Yes, in certain regions. The DOE established minimum AFUE standards in 1992 that require 90% AFUE for furnaces installed in northern states (roughly the top third of the continental U.S.). In southern states, the minimum is 80% AFUE. If you live in the northern zone and are buying a new furnace, it will be a condensing furnace by law. The specific boundary is defined by climate zone in the federal regulations.

Is a condensing furnace noisy?

At the furnace itself, no — the sealed combustion chamber and variable-speed blower make it quieter than an 80% furnace. The exhaust exiting through PVC at the side of the house produces a steady low hum and a visible plume of water vapor on cold days. That plume looks like smoke but is just condensing water vapor from the combustion process.

Can a condensing furnace exhaust through the roof instead of a side wall?

Yes.
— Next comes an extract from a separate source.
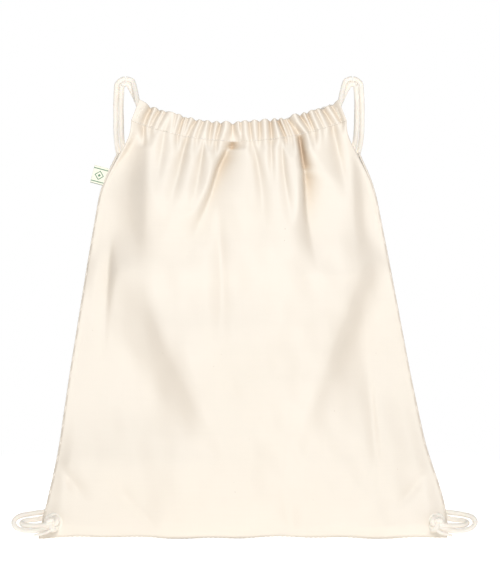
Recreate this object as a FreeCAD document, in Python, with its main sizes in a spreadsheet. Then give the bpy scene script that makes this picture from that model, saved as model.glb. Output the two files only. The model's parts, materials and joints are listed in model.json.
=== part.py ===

PVC venting can go vertically through the roof using the same pipe. This is common in townhouses and homes where a side-wall vent would be too close to a property line, window, or walkway. The installation is more expensive (roof penetration requires flashing and sealing) but functionally equivalent.

A Condensing Furnace Recycles Waste Heat That Standard Furnaces Throw Away


The concept is simple: capture the heat locked in the water vapor produced by combustion, instead of venting it outside. The execution requires a stainless steel secondary heat exchanger, sealed combustion, PVC venting, and a drain for acidic condensate. The payoff is 90% to 98.5% efficiency and a heating bill that is 15% to 40% lower than an 80% furnace.

In a cold climate with a long heating season, the math works. In a mild climate, the price premium is harder to recover. In either case, looking at your furnace’s exhaust pipe tells you which category you are already in: metal means standard, PVC means condensing. If it is metal and the furnace is past its 15th birthday, the next one will almost certainly be PVC.